Despite being a legal luminary, Raja Aziz wasted no time with any notion that he was in any way special. Perhaps that’s partly why he was, and is, so well-loved at the Malaysian Bar. In a profession where it’s easy to be acutely aware of our own importance, we can all recognise the anomaly and distinction of Raja Aziz’s unique combination of eminence and humility.
Human rights school
Writing articles and conducting research for Raja Aziz involved frequent half-hour chats in his office. I now realise those chats were probably better than any human rights course I could have enrolled in. No matter how convoluted an issue was, Raja Aziz was always clear-headed and principled. This enabled him to easily throw out the red herrings and political histrionics and to stay focused on an issue.
For example, when Pakatan Rakyat and Barisan Nasional politicians were busy accusing each other of being traitors over the wresting of Perak in February 2009, Raja Aziz saw it as a constitutional issue. He said the court should be the arbiter of whether the Perak constitution allowed the sultan to refuse the menteri besar’s request for the dissolution of the legislative assembly. In the meantime, he wrote, there was no need to harp on “Malay supremacy” or to shout “treason!”
While respecting the courts’ role as arbiter, however, Raja Aziz never shied away from criticising their decisions when appropriate. He was critical, for instance, of the civil court’s refusal to make decisions involving the conversion of children to Islam by one spouse. Raja Aziz argued that although the constitution stated that matters pertaining to Islam were under the syariah courts, nothing took away the civil court’s jurisdiction to adjudicate on an individual’s guaranteed right to freedom of religion. Thus, the civil courts were wrong in washing their hands off a problem that had caused and continues to cause unnecessary suffering to many.
Whatever the issue, Raja Aziz was always guided by principle, rather than practicalities. He was straight as an arrow, as they say. He would often complain that the country was becoming lawless, citing the running of red lights as an example. It’s something that stops me in my tracks whenever I’m tempted to shoot past an amber light.

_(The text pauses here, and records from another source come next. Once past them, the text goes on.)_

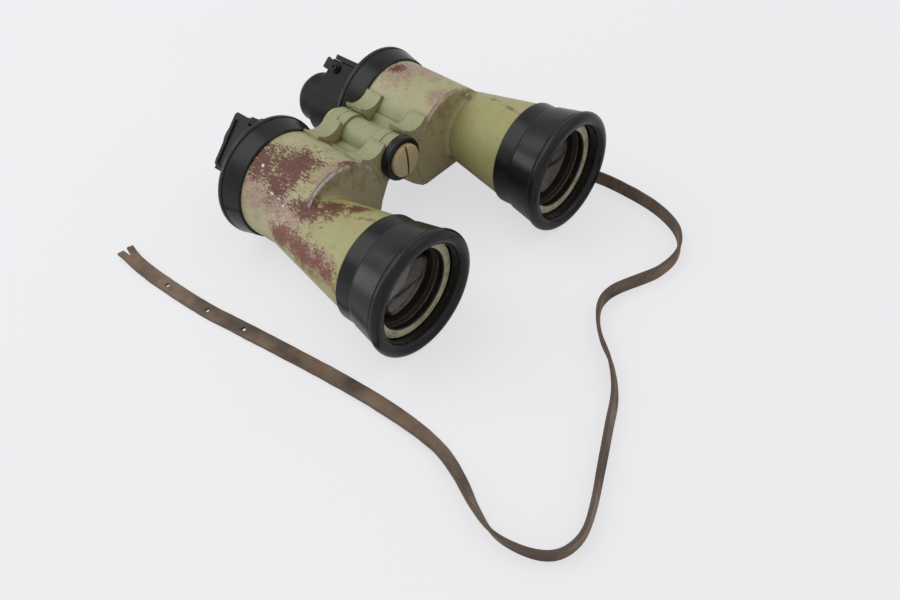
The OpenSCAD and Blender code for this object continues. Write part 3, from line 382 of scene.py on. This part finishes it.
# masks of the drum's front rim: a brown stain, and the lilac grey rubbed in it
def khakiRim(tree, at, noises, side):
    drum = khakiPaint["drum"]
    radius = awayFromAxis(tree, at["X"], at["Z"], (side * drum["x"], drum["z"]))
    behind = calc(tree, "SUBTRACT", at["Y"], drum["front"] * mm)
    inside = times(tree, ramp(tree, radius, (drum["rim"] - 0.5) * mm, drum["rim"] * mm),
        ramp(tree, radius, (drum["rim"] + 1.4) * mm, (drum["rim"] + 1.0) * mm))
    high = times(tree, inside, ramp(tree, at["Z"], 0.052, 0.058))
    worn = speckle(tree, speckle(tree, noises["wide"], noises["fine"], 0.9), noises["medium"], 0.8)
    stained = times(tree, ramp(tree, behind, 0.0036, 0.002), ramp(tree, worn, 0.4, 0.5))
    narrow = times(tree, ramp(tree, behind, 0.0017, 0.0012), ramp(tree, behind, 0.0, 0.0003))
    held = ramp(tree, worn, drum["hold"], drum["hold"] + 0.12)
    return times(tree, high, stained), times(tree, times(tree, high, narrow), held)


def makeKhakiPaint(name, wear, side):
    made, tree, shader, found = newMaterial(name)
    coords = found["Object"]
    at = parts(tree, coords)
    facing = parts(tree, found["Normal"])
    noises = khakiNoises(tree, coords)
    # faces that look forward: they get painted shade in khakiCoat and primer mottle in khakiWear
    front = ramp(tree, facing["Y"], -0.55, -0.9)
    colour = khakiCoat(tree, at, facing, noises, front)
    colour, bare = khakiWear(tree, coords, at, noises, wear, front, colour)
    colour, chip = khakiGrimeAndShade(tree, coords, noises, colour)
    edge = useGroup(tree, wornEdge, {
        "Coords": coords, "Width": 0.0007, "Patchiness": 0.55, "Scale": 330.0})
    worn = times(tree, edge["Mask"], khakiShare["edge"])
    colour = mixColour(tree, worn, colour, khakiPaint["stain"])
    nick = ramp(tree, speckle(tree, spots(tree, coords, wear["metal"]), noises["fine"], 2.4), 0.2, 0.5)
    silver = times(tree, edge["Mask"],
        ramp(tree, cloud(tree, coords, khakiGrain["silver"], 3), 0.58, 0.66))
    stain, rim = khakiRim(tree, at, noises, side)
    colour = mixColour(tree, times(tree, stain, khakiShare["stain"]), colour, khakiPaint["stain"])
    colour = mixColour(tree, rim, colour, khakiPaint["lilac"])
    metal = calc(tree, "MAXIMUM", silver, nick)
    colour = mixColour(tree, metal, colour, khakiPaint["metal"])
    feed(tree, shader["Base Color"], colour)
    feed(tree, shader["Metallic"], times(tree, metal, 0.6))
    gloss = mixValue(tree, bare, khakiPaint["roughness"], 0.58)
    feed(tree, shader["Roughness"], mixValue(tree, metal, gloss, 0.4))
    sunken = times(tree, calc(tree, "MAXIMUM", bare, chip), 0.6)
    height = calc(tree, "SUBTRACT", times(tree, noises["fine"], 0.25), sunken)
    feed(tree, shader["Normal"], bump(tree, height, 0.3, 0.0002, edge["Normal"]))
    return made


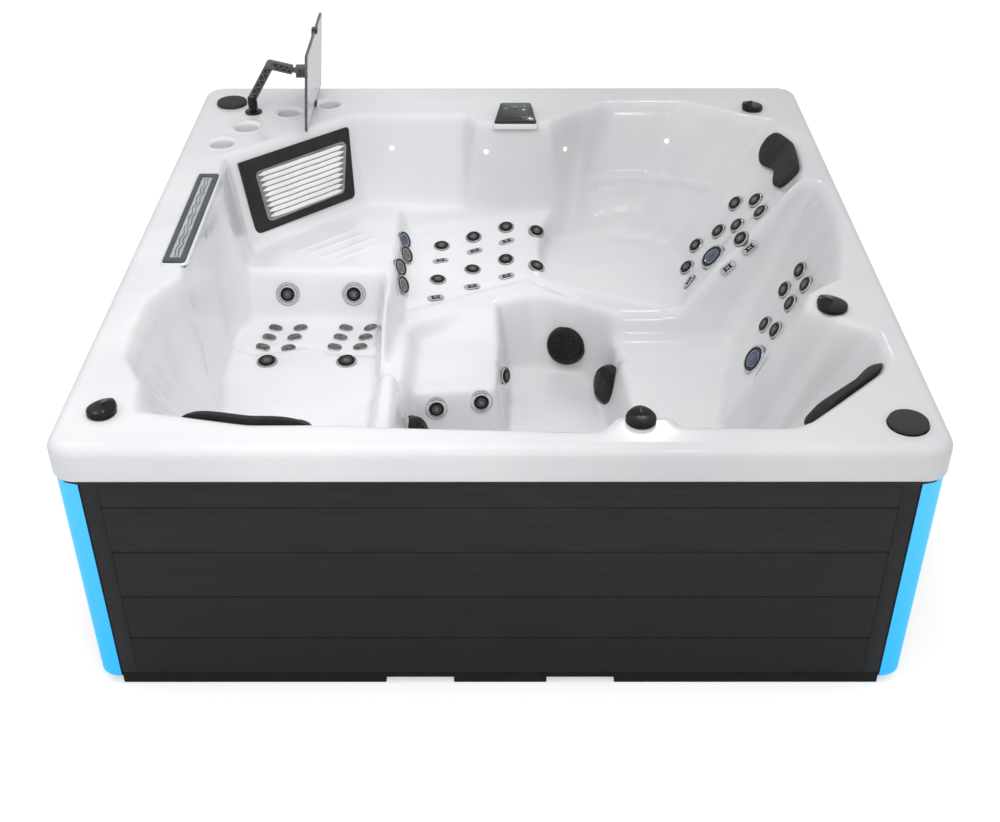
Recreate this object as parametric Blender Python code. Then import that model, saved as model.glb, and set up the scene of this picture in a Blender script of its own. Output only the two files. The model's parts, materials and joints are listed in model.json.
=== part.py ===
# A five-seat hot tub: acrylic shell, boarded cabinet with lit corners, fittings and equipment.
# Metres. The origin is on the ground below the middle, +X right, +Y back, +Z up.
import math

import bmesh
import bpy
from mathutils import Matrix, Vector
from mathutils.bvhtree import BVHTree

# Overall sizes
TUB_WIDTH = 2.20
TUB_DEPTH = 2.28
RIM_HEIGHT = 0.81
HALF_WIDTH = TUB_WIDTH / 2
HALF_DEPTH = TUB_DEPTH / 2

# Clearances and cuts
GAP = 0.0003
SLIDE_GAP = 0.0008
OVERRUN = 0.03
SEAT_IN = 0.0015

# Shell
WALL = 0.012
LIP_HEIGHT = 0.097
EDGE_RADIUS = 0.03
CORNER_RADIUS = 0.07

# Floors of the hollows, as shares of the rim height
LEDGE_SHARE = 0.6173
ARMREST_SHARE = 0.5802
SHOULDER_SHARE = 0.463
LEFT_SEAT_SHARE = 0.4259
RIGHT_SEAT_SHARE = 0.3704
RIGHT_BACK_SHARE = 0.4938
LOUNGER_SEAT_SHARE = 0.4691
LEG_FRONT_SHARE = 0.4506
LEG_MIDDLE_SHARE = 0.4877
LEG_BACK_LEFT_SHARE = 0.5309
LEG_BACK_RIGHT_SHARE = 0.5988
STEP_SHARE = 0.3765
FOOTWELL_SHARE = 0.1481
FOOTWELL_TOP_SHARE = 0.5185
LEG_TOP_SHARE = 0.7407
LEDGE_LEVEL = RIM_HEIGHT * LEDGE_SHARE
ARMREST_LEVEL = RIM_HEIGHT * ARMREST_SHARE
SHOULDER_LEVEL = RIM_HEIGHT * SHOULDER_SHARE
LEFT_SEAT_LEVEL = RIM_HEIGHT * LEFT_SEAT_SHARE
RIGHT_SEAT_LEVEL = RIM_HEIGHT * RIGHT_SEAT_SHARE
RIGHT_BACK_LEVEL = RIM_HEIGHT * RIGHT_BACK_SHARE
LOUNGER_SEAT_LEVEL = RIM_HEIGHT * LOUNGER_SEAT_SHARE
LEG_FRONT_LEVEL = RIM_HEIGHT * LEG_FRONT_SHARE
LEG_MIDDLE_LEVEL = RIM_HEIGHT * LEG_MIDDLE_SHARE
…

“We must write about this”
Despite all the injustices he witnessed during his long legal career – often with government complicity – Raja Aziz was passionate about setting matters right when I met him in 2007. “We must write about this, Jo-Ann,” he would say about the latest episode of government heavy-handedness. “This is unacceptable. They cannot be allowed to do this.”
The last time I met him at a lunch in April 2011, he called me aside to express his concern that the Home Ministry wanted to stamp Malay-language Bibles with the ministry’s seal. “We should say something about it,” he said, alert as always when any fundamental freedom was breached.
Several of his friends told me how concerned he was about the government’s crackdown of the 9 July Bersih rally, shortly before he passed away on 12 July. I was unsurprised to hear it.
Raja Aziz was so passionate about human rights, I suspect he wouldn’t even want me to waste time writing about him. He would probably rather I write about the Peaceful Assembly Bill and comment on how the government is patronising citizens by “giving” them a right that’s already constitutionally theirs. How restrictions that render the freedom of assembly illusory should be declared void.
He might also want to comment on the banning of the Seksualiti Merdeka festival, as he was a great defender of freedom of expression. He liked to repeat Voltaire’s quote: “I may disapprove of what you say, but I will defend to the death your right to say it.”
He would want me to keep calling the government to account for every one of its broken promises about fundamental liberties.
There’s a version of an old Norse myth that the heroic gods Odin, Thor and Heimdall will one day be defeated by the evil gods, led by Loki, and die in a predestined end called Ragnarok. The good gods know of this end and they keep fighting evil anyway, because that is who they are and they can’t be otherwise.
Thinking of Raja Aziz and his passion for justice makes me think of this myth. For him, speaking up and doing the right thing was never about himself; never about fame or glory or even about winning. It was just who he was. It was the only way for him to live.
Not that he was in any way pessimistic. He continued speaking up and caring as much as he did because I think he always believed the government would someday be compelled to listen, and the courts would finally live up to their role in upholding the constitution. A stark contrast indeed to those who believe there’s no point in trying because nothing will change.
None of us can be him. It’s hard to even try. But I, like many others, will always remember and miss him. And whenever the government does anything particularly ridiculous, I will always hear his quiet, cultured voice saying, “Jo-Ann, we must write about this. This is unacceptable.”